Recognizing the value of talent management, many leaders are beginning to reward employees based on their performance, provide long-term career opportunities, and offer a greater degree of autonomy and decision-making authority. As evidenced by the experience of privately owned enterprises, companies that embrace the importance of these factors will find it easier to attract and retain talent.
New skills needed
With innovation and digital transformation on practically every company’s agenda, managers must be sensitive to the shifting perceptions and loyalties of China’s new digital consumer .In China, a successful business leader needs to have the right mix of local and global experience, gravitas, and the ability to work well with a wide range of colleagues. However, companies are also seeking managers who can adapt as fast-moving technologies disrupt business models in multiple sectors, from ecommerce and the Internet of Things to artificial intelligence.

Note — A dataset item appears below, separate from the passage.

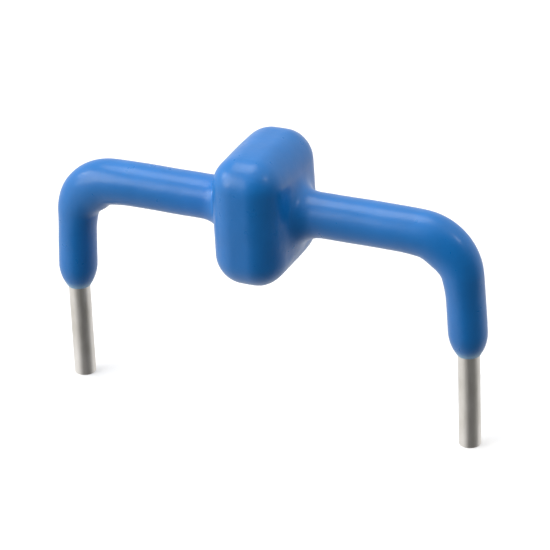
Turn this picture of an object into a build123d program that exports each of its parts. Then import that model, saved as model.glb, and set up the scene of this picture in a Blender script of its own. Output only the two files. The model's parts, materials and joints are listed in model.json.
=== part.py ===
"""Two-lead transient voltage suppressor diode, dip coated, with right-angle formed leads."""

import os
from math import cos, pi, radians, sin

from build123d import *

# Lead wire and how it is formed. Lead tips are at Z = 0.
lead_diameter = 1.27
lead_pitch = 24.7
axis_height = 13.1
bare_length = 5.85
bend_radius = 2.45
leg_lean = 3.0
lean_radius = 30.0
tip_chamfer = 0.08

# Nail head, one piece with the wire, and its solder joint.
head_diameter = 2.6
head_thickness = 0.45
head_solder = 0.08
solder_rise = 0.30
solder_spread = 0.35

# Chip stack, built up along X.
chip_side = 6.2
chip_thickness = 0.24
chip_count = 4
spacer_thickness = 0.25
electrode_thickness = 0.40
chip_solder_thickness = 0.05
plate_corner = 0.5
chip_corner = 0.15

# How far each layer's edge stands inside the chips' edge.
electrode_inset = 0.2
spacer_inset = 0.3
chip_solder_inset = 0.35

# Coating over the stack, the runs, the bends and the legs.
coat_over_head = 0.20
coat_over_chip_y = 0.60
coat_over_chip_z = 0.83
body_edge_radius = 1.6
run_coat = 0.665
leg_coat = 0.495
lip_coat = 0.085
web_depth = 0.42
web_reach = 1.4
junction_fillet = 0.85
coat_taper = 1.45
tip_roundness = 2.0

# Sections through the lofted lengths of coat.
bend_steps = 8
tip_steps = 6

# Derived sizes.
wire_r = lead_diameter / 2
pin_x = lead_pitch / 2
lean = radians(leg_lean)
electrode_side = chip_side - 2 * electrode_inset
spacer_side = chip_side - 2 * spacer_inset
chip_solder_side = chip_side - 2 * chip_solder_inset
solder_count = 2 * chip_count
stack_half = (
    2 * electrode_thickness
    + chip_count * chip_thickness
    + (chip_count - 1) * spacer_thickness
    + solder_count * chip_solder_thickness
) / 2
head_inner_x = stack_half + head_solder
head_outer_x = head_inner_x + head_thickness
body_x = 2 * (head_outer_x + coat_over_head)
body_y = chip_side + 2 * coat_over_chip_y
body_z = chip_side + 2 * coat_over_chip_z

# The right-hand lead's centreline, from the pin upward.
lean_top_x = pin_x - lean_radius * (1 - cos(lean))
lean_top_z = bare_length + lean_radius * sin(lean)
bend_end_z = axis_height - bend_radius * (1 - sin(lean))
leg_length = (bend_end_z - lean_top_z) / cos(lean)
bend_end_x = lean_top_x - leg_length * sin(lean)
bend_start_x = bend_end_x - bend_radius * cos(lean)
bend_sweep = 90 - leg_lean
bend_arc = bend_radius * radians(bend_sweep)
web_run = min(web_reach, leg_length)


def bend_point(travel):
    """Point and heading on the centreline, `travel` mm past the start of the main bend."""
    angle = min(max(travel, 0), bend_arc) / bend_radius
    heading = Vector(cos(angle), 0, -sin(angle))
    x = bend_start_x + bend_radius * sin(angle)
    z = axis_height - bend_radius * (1 - cos(angle))
    return Vector(x, 0, z) + heading * (travel - angle * bend_radius), heading


def lean_point(rise):
    """Point and downward heading on the gentle curve above the pin, `rise` mm above the coat's end."""
    slope = min(rise / lean_radius, lean)
    x = pin_x - lean_radius * (1 - cos(slope))
    z = bare_length + lean_radius * sin(slope)
    return Vector(x, 0, z), Vector(sin(slope), 0, -cos(slope))


def section(centre, heading, radius, fill=0.0):
    """Circle across the centreline, or an ellipse that reaches `fill` further out and in, shifted inwards."""
    inward = Vector(heading.Z, 0, -heading.X)
    plane = Plane(origin=centre + inward * fill, x_dir=inward, z_dir=heading)
    if fill > 0:
        return plane * Ellipse(radius + fill, radius)
    return plane * Circle(radius)


run_axis = Axis((0, 0, axis_height), (1, 0, 0))


def cylinder_x(radius, start, stop):
    """Cylinder along X on the run's axis."""
    plane = Plane(origin=(start, 0, axis_height), x_dir=(0, 1, 0), z_dir=(1, 0, 0))
    return extrude(plane * Circle(radius), amount=stop - start)


def turned_x(points):
    """Solid of revolution about the run's axis from (x, radius) points."""
    outline = Plane.XZ * make_face(Polyline(*points, close=True))
    return revolve(Pos(0, 0, axis_height) * outline, axis=run_axis)


def wire_bend():
    """The main bend of the wire."""
    start = section(*bend_point(0), wire_r)
    centre = (bend_start_x, 0, axis_height - bend_radius)
    return revolve(start, axis=Axis(centre, (0, 1, 0)), revolution_arc=bend_sweep)


def wire_lean():
    """The gentle curve that brings the leaning leg upright at the coat's end."""
    start = section(Vector(pin_x, 0, bare_length), Vector(0, 0, 1), wire_r)
    centre = (pin_x - lean_radius, 0, bare_length)
    return revolve(start, axis=Axis(centre, (0, -1, 0)), revolution_arc=leg_lean)


def wire_leg():
    """The straight leaning length between the two curves."""
    up = Vector(-sin(lean), 0, cos(lean))
    return extrude(section(Vector(lean_top_x, 0, lean_top_z), up, wire_r), amount=leg_length)


def pin():
    """The bare upright length, chamfered where it is cut off."""
    body = extrude(section(Vector(pin_x, 0, 0), Vector(0, 0, 1), wire_r), amount=bare_length)
    return chamfer(body.edges().sort_by(Axis.Z)[0], tip_chamfer)


def lead():
    """Right-hand lead: nail head, run, bend, leg and pin in one piece."""
    head = cylinder_x(head_diameter / 2, head_inner_x, head_outer_x)
    run = cylinder_x(wire_r, head_outer_x, bend_start_x)
    return head + run + wire_bend() + wire_leg() + wire_lean() + pin()


def plate(side, corner, start, thickness):
    """Square plate across the stack with rounded corners."""
    plane = Plane(origin=(start, 0, axis_height), x_dir=(0, 1, 0), z_dir=(1, 0, 0))
    return extrude(plane * RectangleRounded(side, side, corner), amount=thickness)


def stack_layers():
    """Every layer of the chip stack, left to right, as {name: solid}."""
    order = [("electrode_left", electrode_side, plate_corner, electrode_thickness)]
    for number in range(1, chip_count + 1):
        order.append((f"chip_solder_{2 * number - 1}", chip_solder_side, chip_corner, chip_solder_thickness))
        order.append((f"chip_{number}", chip_side, chip_corner, chip_thickness))
        order.append((f"chip_solder_{2 * number}", chip_solder_side, chip_corner, chip_solder_thickness))
        if number < chip_count:
            order.append((f"spacer_{number}", spacer_side, plate_corner, spacer_thickness))
    order.append(("electrode_right", electrode_side, plate_corner, electrode_thickness))
    layers = {}
    start = -stack_half
    for name, side, corner, thickness in order:
        layers[name] = plate(side, corner, start, thickness)
        start += thickness
    return layers


def lead_solder():
    """Right-hand solder joint: a thin layer under the nail head with a sloped rim round it."""
    head_r = head_diameter / 2
    rim = [
        (stack_half, 0),
        (stack_half, head_r + solder_spread),
        (stack_half + solder_rise / 3, head_r + solder_spread / 3),
        (stack_half + solder_rise, head_r),
        (head_inner_x, head_r),
        (head_inner_x, 0),
    ]
    return turned_x(rim)


def coat_bend_sections():
    """Sections from the run round to the leg, thinning on the way, with a web inside the bend."""
    run_r = wire_r + run_coat
    leg_r = wire_r + leg_coat
    length = bend_arc + 2 * web_run
    sections = []
    for step in range(bend_steps + 1):
        share = step / bend_steps
        fill = web_depth / 2 * sin(pi * share) ** 2 if 0 < step < bend_steps else 0
        radius = run_r + (leg_r - run_r) * share * share * (3 - 2 * share)
        sections.append(section(*bend_point(share * length - web_run), radius, fill))
    return sections


def coat_tip_sections():
    """Circles down the gentle curve, from the full leg to the thin lip at the coat's end."""
    leg_r = wire_r + leg_coat
    lip_r = wire_r + lip_coat
    sections = []
    for step in range(tip_steps + 1):
        share = step / tip_steps
        centre, heading = lean_point(coat_taper * (1 - share))
        radius = lip_r + (leg_r - lip_r) * (1 - share ** tip_roundness)
        sections.append(section(centre, heading, radius))
    return sections


def coat_leg():
    """The full-thickness length of coat between the web and the tip."""
    leg_r = wire_r + leg_coat
    top = section(*bend_point(bend_arc + web_run), leg_r)
    bottom = section(*lean_point(coat_taper), leg_r)
    return loft([top, bottom])


def junction():
    """Concave fillet where the run leaves the body."""
    inner = wire_r + run_coat
    face_x = body_x / 2
    outer = inner + junction_fillet
    arc = RadiusArc((face_x, outer), (face_x + junction_fillet, inner), -junction_fillet)
    edges = [
        arc,
        Line((face_x + junction_fillet, inner), (face_x + junction_fillet, 0)),
        Line((face_x + junction_fillet, 0), (0, 0)),
        Line((0, 0), (0, outer)),
        Line((0, outer), (face_x, outer)),
    ]
    outline = Plane.XZ * make_face(edges)
    return revolve(Pos(0, 0, axis_height) * outline, axis=run_axis)


def coat_limb():
    """Right-hand half of the coat outside the body."""
    run = cylinder_x(wire_r + run_coat, 0, bend_start_x - web_run)
    return junction() + run + loft(coat_bend_sections()) + coat_leg() + loft(coat_tip_sections())


def coat_body():
    """The rounded block round the stack."""
    block = Pos(0, 0, axis_height) * Box(body_x, body_y, body_z)
    return fillet(block.edges(), min(body_edge_radius, 0.45 * body_x))


def coating(inside):
    """One solid: the outer form less everything sealed inside it."""
    limb = coat_limb()
    outer = coat_body() + limb + mirror(limb, about=Plane.YZ)
    return outer - inside


def build():
    """All the pieces as {name: solid}."""
    pieces = stack_layers()
    pieces["lead_right"] = lead()
    pieces["lead_left"] = mirror(pieces["lead_right"], about=Plane.YZ)
    pieces["lead_solder_right"] = lead_solder()
    pieces["lead_solder_left"] = mirror(pieces["lead_solder_right"], about=Plane.YZ)
    pieces["coating"] = coating(list(pieces.values()))
    return pieces


os.makedirs("parts", exist_ok=True)
for name, piece in build().items():
    export_step(piece, f"parts/{name}.step")
    print(name, round(piece.volume, 4), len(piece.solids()))
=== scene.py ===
import json
from math import atan, cos, pi, radians, sin

import bmesh
import bpy
import numpy as np
from mathutils import Matrix, Vector


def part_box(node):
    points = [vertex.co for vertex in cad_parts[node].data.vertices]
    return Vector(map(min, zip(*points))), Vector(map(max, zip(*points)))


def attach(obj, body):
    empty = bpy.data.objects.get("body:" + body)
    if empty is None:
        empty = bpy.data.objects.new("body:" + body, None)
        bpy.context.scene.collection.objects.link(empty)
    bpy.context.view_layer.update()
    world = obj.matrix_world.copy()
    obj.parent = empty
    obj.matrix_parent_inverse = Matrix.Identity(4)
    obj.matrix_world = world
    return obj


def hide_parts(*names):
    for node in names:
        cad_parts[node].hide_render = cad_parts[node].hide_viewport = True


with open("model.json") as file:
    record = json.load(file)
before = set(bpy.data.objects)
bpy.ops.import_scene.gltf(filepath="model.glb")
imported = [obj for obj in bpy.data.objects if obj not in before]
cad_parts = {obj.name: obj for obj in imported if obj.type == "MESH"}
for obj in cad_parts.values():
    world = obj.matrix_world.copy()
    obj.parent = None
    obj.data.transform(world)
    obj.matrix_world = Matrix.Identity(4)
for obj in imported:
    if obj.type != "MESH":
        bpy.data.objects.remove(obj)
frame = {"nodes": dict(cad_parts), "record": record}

print("frame loaded")
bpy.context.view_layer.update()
mm = 0.001

# Sizes read from the frame, in mm. Everything below is worked out in mm and made metres at the end.
coatLow, coatHigh = [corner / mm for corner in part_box("coating")]
chipLow, chipHigh = [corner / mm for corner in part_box("chip_1")]
plateLow, plateHigh = [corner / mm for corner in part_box("electrode_right")]
leadLow, leadHigh = [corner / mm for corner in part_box("lead_right")]
pinMount = [mount for mount in frame["record"]["mounts"] if mount["name"] == "pin_right"][0]
pinX = pinMount["pos_m"][0] / mm
wireRadius = pinMount["dims"]["r_mm"]
axisZ = (chipLow.z + chipHigh.z) / 2
coatEndZ = coatLow.z


# The route that the wire and its coat follow, from the middle of the body to the right-hand pin.
route = {
    "bendRadius": 2.45,
    "lean": radians(3.0),
    "leanRadius": 30.0,
}


def routeStretches():
    lean, wide, tight = route["lean"], route["leanRadius"], route["bendRadius"]
    topX = pinX - wide * (1 - cos(lean))
    topZ = coatEndZ + wide * sin(lean)
    endZ = axisZ - tight * (1 - sin(lean))
    leg = (endZ - topZ) / cos(lean)
    run = topX - leg * sin(lean) - tight * cos(lean)
    return run, tight * (pi / 2 - lean), leg, wide * lean


runLength, bendLength, legLength, curlLength = routeStretches()
routeLength = runLength + bendLength + legLength + curlLength


def routeAt(travel):
    # centre and heading of the wire, travel mm along the route
    beyond = travel - runLength
    angle = min(max(beyond, 0), bendLength) / route["bendRadius"]
    x = runLength + route["bendRadius"] * sin(angle)
    z = axisZ - route["bendRadius"] * (1 - cos(angle))
    extra = beyond - angle * route["bendRadius"]
    straight = min(extra, legLength)
    slope = pi / 2 - angle
    x += straight * sin(slope)
    z -= straight * cos(slope)
    if extra > legLength:
        start = slope
        slope = start - (extra - legLength) / route["leanRadius"]
        x += route["leanRadius"] * (cos(slope) - cos(start))
        z -= route["leanRadius"] * (sin(start) - sin(slope))
    return np.array([x, 0.0, z]), np.array([sin(slope), 0.0, -cos(slope)])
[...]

Finding executives who can navigate these trends is increasingly vital. HSBC projects that China’s online-to-offline market—for example, mobile apps that connect customers to local restaurants or process payments—is worth $150 billion and currently has just 4 percent penetration. Digital giants such as Alibaba and JD.com have been adding online-to-offline services to their portfolios by investing in online platforms and physical retailers. New online services are also thriving, with mobile payment penetration vaulting from 0to 25 percent of the population from 2011 to 2015.

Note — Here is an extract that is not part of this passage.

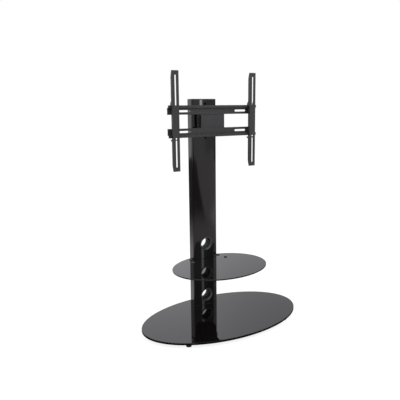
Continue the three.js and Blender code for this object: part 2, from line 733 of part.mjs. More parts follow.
// Tilt: bolt, knob and the head that carries the rails
function addTilt() {
  const axisY = columnFrontY + tiltY
  const boltEnd = yokeHalfWidth + knobBoreDepth - overrun
  const bolt = join(
    rod('x', tiltBoltRadius, yokeHalfWidth + boltEnd + weldSink, smallSides)
      .translate((boltEnd - yokeHalfWidth - weldSink) / 2, 0, 0),
    rod('x', tiltBoltHeadRadius, tiltBoltHeadHeight, hexSides)
      .translate(-yokeHalfWidth - tiltBoltHeadHeight / 2, 0, 0),
  )
  add('tilt_bolt', bolt, zincSteel, 0, axisY, mountHeight)

  const grip = Array.from({ length: knobLobes * knobStepsPerLobe }, (_, i) => {
    const angle = Math.PI * 2 * i / (knobLobes * knobStepsPerLobe)
    const radius = knobRadius + knobLobe * Math.cos(angle * knobLobes)
    return new THREE.Vector2(radius * Math.cos(angle), radius * Math.sin(angle))
  })
  const wing = sidePlate(grip, knobLength - knobHubLength)
    .translate((knobLength + knobHubLength) / 2, 0, 0)
  const hubLength = knobHubLength + weldSink
  const hub = rod('x', knobHubRadius, hubLength).translate(hubLength / 2, 0, 0)
  const bore = rod('x', tiltBoltRadius + runningGap, knobBoreDepth + overrun, smallSides)
    .translate((knobBoreDepth - overrun) / 2, 0, 0)
  add('tilt_knob', cut(join(wing, hub), bore), blackPlastic, yokeHalfWidth + runningGap, axisY, mountHeight)

  const face = uprightPlate(roundedBox(headPlateWidth, headPlateHeight, headPlateCorner), headPlateThickness)
    .translate(0, railBackY, 0)
  const earOutline = outline(
    corner(headPlateBackY - weldSink, -tiltEarRadius * tiltEarRootShare),
    corner(tiltY, -tiltEarRadius),
    arc(tiltY, 0, tiltEarRadius, -Math.PI / 2, Math.PI / 2, cornerSteps * 2),
    corner(headPlateBackY - weldSink, tiltEarRadius * tiltEarRootShare),
  )
  const earX = tiltEarInnerHalf + tiltEarThickness / 2
  const ears = [-1, 1].map((side) => moved(sidePlate(earOutline, tiltEarThickness), side * earX, 0, 0))
  const hole = rod('x', tiltBoltRadius + runningGap, headPlateWidth, smallSides).translate(0, tiltY, 0)
  add('tilt_head', cut(join(face, ...ears), hole), powderCoat, 0, columnFrontY, mountHeight)
}

// Rails: a web against the head, a ledge forward and a lip, with slots that lighten the web.
// The lower rail is the upper one turned over.
function addRails() {
  const section = outline(
    corner(railFrontY, railHalfHeight - railWall), corner(railBackY - railWall, railHalfHeight - railWall),
    corner(railBackY - railWall, -railHalfHeight), corner(railBackY, -railHalfHeight),
    corner(railBackY, railHalfHeight), corner(railFrontY + railWall, railHalfHeight),
    corner(railFrontY + railWall, railLipTop), corner(railFrontY, railLipTop),
  )
  const bar = sidePlate(section, railLength)
  const slot = uprightPlate(slotOutline(railSlotLength, railSlotHeight), railDepth)
    .translate(0, railFrontY + railWall, 0)
  const slotX = (railLength + headPlateWidth) / 4
  const rail = cut(bar, moved(slot, -slotX, 0, 0), moved(slot, slotX, 0, 0))
  add('rail_upper', rail, powderCoat, 0, columnFrontY, mountHeight + railSpacing / 2)
  const turnedOver = rail.clone().rotateY(Math.PI)
  add('rail_lower', turnedOver, powderCoat, 0, columnFrontY, mountHeight - railSpacing / 2)
}

// Arms: a channel with two long slots for the screen's screws. Its side flanges hook over the
// upper rail's lip, and a tab below the lower rail holds the lock screw.
function addArms() {
  const lipTop = railSpacing / 2 + railLipTop
  const lipBack = railFrontY + tongueFront
  const flangeBack = armFrontY + armDepth
  const tabTop = -lipTop - lockTabBelowLip
  const tabBottom = tabTop - lockTabThickness
  const tabBack = railFrontY + lockTabReach
  const end = armHeight / 2
  const noseBack = armFrontY + armNoseDepth
  const tongueBack = lipBack + hookTongue
  const tongueBottom = lipTop - railLipHeight + hookGap
  const flangeOutline = outline(
    corner(armFrontY, -end), corner(noseBack, -end), corner(flangeBack, -end + armNoseHeight),
    corner(flangeBack, tabBottom - armNoseDepth), corner(tabBack, tabBottom),
    corner(tabBack, tabTop), corner(flangeBack, tabTop), corner(flangeBack, lipTop + hookGap),
    corner(lipBack, lipTop + hookGap), corner(lipBack, tongueBottom),
    corner(tongueBack, tongueBottom), corner(tongueBack, lipTop + hookBridge),
    corner(flangeBack, lipTop + hookRoot), corner(flangeBack, end - armNoseHeight),
    corner(noseBack, end), corner(armFrontY, end),
  )
  const flangeX = (armWidth - armWall) / 2
  const flanges = [-1, 1].map((side) => moved(sidePlate(flangeOutline, armWall), side * flangeX, 0, 0))
  const web = block(armWidth, armWall, armHeight).translate(0, armFrontY + armWall / 2, 0)
  const tab = block(armWidth - armWall, tabBack - armFrontY, lockTabThickness)
    .translate(0, (tabBack + armFrontY) / 2, (tabTop + tabBottom) / 2)
  const slot = uprightPlate(slotOutline(armSlotWidth, armSlotLength), armWall + overrun * 2)
    .translate(0, armFrontY - overrun, 0)
  const slotZ = end - armSlotFromEnd - armSlotLength / 2
  const screwY = railFrontY + railDepth / 2
  const screwHole = rod('z', lockScrewRadius + runningGap, lockTabThickness + overrun * 2, smallSides)
    .translate(0, screwY, (tabTop + tabBottom) / 2)
  const slots = [moved(slot, 0, 0, slotZ), moved(slot, 0, 0, -slotZ)]
  const arm = cut(join(web, ...flanges, tab), ...slots, screwHole)

  const tip = tabTop + lockTabBelowLip + lockScrewRise - tabBottom
  const head = lockScrewHeadShares.map(([across, down]) => (
    [lockScrewHeadRadius * across, -lockScrewHeadHeight * down]
  ))
  const headTop = head.at(-1).at(-1)
  const screw = turned([
    [0, -lockScrewHeadHeight], ...head, [lockScrewRadius, headTop], [lockScrewRadius, tip], [0, tip],
  ], smallSides)
  for (const [name, side] of [['left', -1], ['right', 1]]) {
    const x = side * armSpacing / 2
    add(`arm_${name}`, arm, powderCoat, x, columnFrontY, mountHeight)
    add(`lock_screw_${name}`, screw, zincSteel, x, columnFrontY + screwY, mountHeight + tabBottom)
  }
}

addBase()
addColumn()
addShelf()
addCarriage()
addSwivel()
addTilt()
addRails()
addArms()

export default stand
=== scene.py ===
import json
import math

import bmesh
import bpy
from mathutils import Matrix, Vector

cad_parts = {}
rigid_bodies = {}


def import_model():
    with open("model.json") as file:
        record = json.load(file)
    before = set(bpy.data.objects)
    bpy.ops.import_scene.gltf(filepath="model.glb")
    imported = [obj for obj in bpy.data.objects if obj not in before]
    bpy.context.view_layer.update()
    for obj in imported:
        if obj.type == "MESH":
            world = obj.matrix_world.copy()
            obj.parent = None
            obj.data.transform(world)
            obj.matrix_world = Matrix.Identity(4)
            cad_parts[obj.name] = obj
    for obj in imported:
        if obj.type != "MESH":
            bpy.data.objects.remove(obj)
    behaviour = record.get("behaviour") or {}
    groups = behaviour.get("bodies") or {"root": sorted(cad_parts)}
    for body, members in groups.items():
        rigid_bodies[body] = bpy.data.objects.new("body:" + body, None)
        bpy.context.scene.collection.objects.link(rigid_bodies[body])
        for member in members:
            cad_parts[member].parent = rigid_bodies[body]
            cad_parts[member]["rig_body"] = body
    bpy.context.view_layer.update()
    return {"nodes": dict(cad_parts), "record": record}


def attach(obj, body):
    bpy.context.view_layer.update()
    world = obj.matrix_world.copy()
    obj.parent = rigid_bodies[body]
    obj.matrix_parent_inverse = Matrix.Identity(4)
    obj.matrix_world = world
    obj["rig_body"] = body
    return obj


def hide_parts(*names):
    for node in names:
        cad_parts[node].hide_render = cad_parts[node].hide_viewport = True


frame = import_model()
nodes = frame["nodes"]
scene = bpy.context.scene
print("frame loaded:", len(nodes), "nodes")

# what most pieces share: lengths in metres, angles in degrees
common = dict(
    seatGap=0.0003, softEdge=0.0004, plateEdge=0.0006, mergeGap=0.000001, hair=0.0000001, ringSteps=96,
    smallSteps=48, shaftSteps=32, arcSteps=16, slabSteps=8, cornerSteps=5, rimSteps=4, edgeSteps=3,
    sharpAngle=28, cornerAngle=30, rimAngle=60, normalWeight=100,
)
overrun = 0.004  # how far a cutting tool reaches past its part
overlap = 0.0005  # how deep joined parts reach into each other
origin = (0, 0, 0)
axes = dict(x=Vector((1, 0, 0)), y=Vector((0, 1, 0)), z=Vector((0, 0, 1)))
cornerNames = [("front_left", -1, -1), ("front_right", 1, -1), ("back_left", -1, 1), ("back_right", 1, 1)]
handNames = [("left", -1), ("right", 1)]
rowNames = [("lower", -1), ("upper", 1)]


# a new shader node: a socket's value is set, or linked where it comes from another node
def nodeFed(tree, kind, sockets, operation=None):
    made = tree.nodes.new(kind)
    if operation:
        made.operation = operation
    for name, value in sockets.items():
        if isinstance(value, bpy.types.NodeSocket):
            tree.links.new(value, made.inputs[name])
        else:
            made.inputs[name].default_value = value
    return made


def nodeMaterial(name):
    mat = bpy.data.materials.new(name)
    mat.use_nodes = True
    return mat, mat.node_tree, mat.node_tree.nodes["Principled BSDF"]


def placeIn(tree, space="Object"):
    coords = tree.nodes.new("ShaderNodeTexCoord").outputs[space]
    return coords, nodeFed(tree, "ShaderNodeSeparateXYZ", {"Vector": coords}).outputs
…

The dynamic market means more executives are studying trends in other sectors. Consequently, the movement of talent across sectors is increasingly common in China. Recent cases of executives moving from traditional fast-market consumer goods companies to online platform businesses demonstrate this trend.
Manage up, manage down
The new normal dictates that leaders of an MNC’s China operations must be manage up as well as down. When China contributed only a small, albeit faster-growing, proportion of global sales, the general managers could run things without much input from headquarters. Now, with China contributing a much larger proportion to the bottom line of many MNCs, headquarters is likely to take a more active role. China managers must justify their actions and hew closer to global practices and standards while keeping the local team motivated.
China managers must be sensitive to job satisfaction and ensure the local team stays competitive. In the current volatile, uncertain, complex, and ambiguous business environment, global strategies may not be easily transferable to local situations. Leaders need to have the skills to influence, persuade, and lobby stakeholders as well as the knowledge of cultural nuances to ensure staff feel respected and fulfilled.
Talent strategies for China’s new normal
Many MNCs are realizing that they need to upgrade their approach to people management in China. Three strategies can position MNCs to succeed in China’s new normal.
- Broaden your search External talent can bring new ideas and aptitudes to re-energize people, strategies, and systems. KPMG understands the value in looking outside traditional channels for this sort of experience. Especially with the increasing importance of ecommerce, bringing in essential knowledge or skills from outside the industry can build the talent portfolio. In addition, allowing people to work outside their traditional roles diversifies perspectives on a team and enhances a position’s appeal.
- Focus on corporate culture In a new survey by Heidrick & Struggles of more than 150 senior executives in China, Chinese respondents picked “attractive culture” and “high quality of senior leadership” as the most important factors in making a company a good place to work.Monetary compensation consistently ranked below opportunities to enhance skills and advance careers. Chinese executives emphasized the importance of an employer that recognizes high achievers and encourages new ideas and diverse thinking. In defining high-quality leadership, respondents placed a premium on corporate leaders who are charismatic, inspiring, and credible spokespeople for their companies.
Show a clear route to the top To attract senior Chinese leaders, MNCs need to build clear career paths for local staff. . Research suggests that many MNCs struggle to provide local candidates with a clear path up the ladder. If they don’t, local talent may perceive a glass ceiling, causing them to build experience at an MNC and then join a local organization that presents better opportunities. A more targeted approach to nurturing senior leaders should include regular performance appraisals, clear pathways to promotion, and specific development targets such as skills building or overseas assignments. Leaders should also work to mitigate unconscious bias in hiring decisions. For instance, companies could require local candidates be included on the list of candidates for top jobs.
Giving local employees their due takes commitment. By understanding cultural differences, leaders can better grasp the challenges of local managers and more effectively communicate, which can empower staff to perform their best and outpace local competitors. Addressing cultural nuances, taking a personal interest in staff development, and adapting expectations and goals is the likely ticket to success.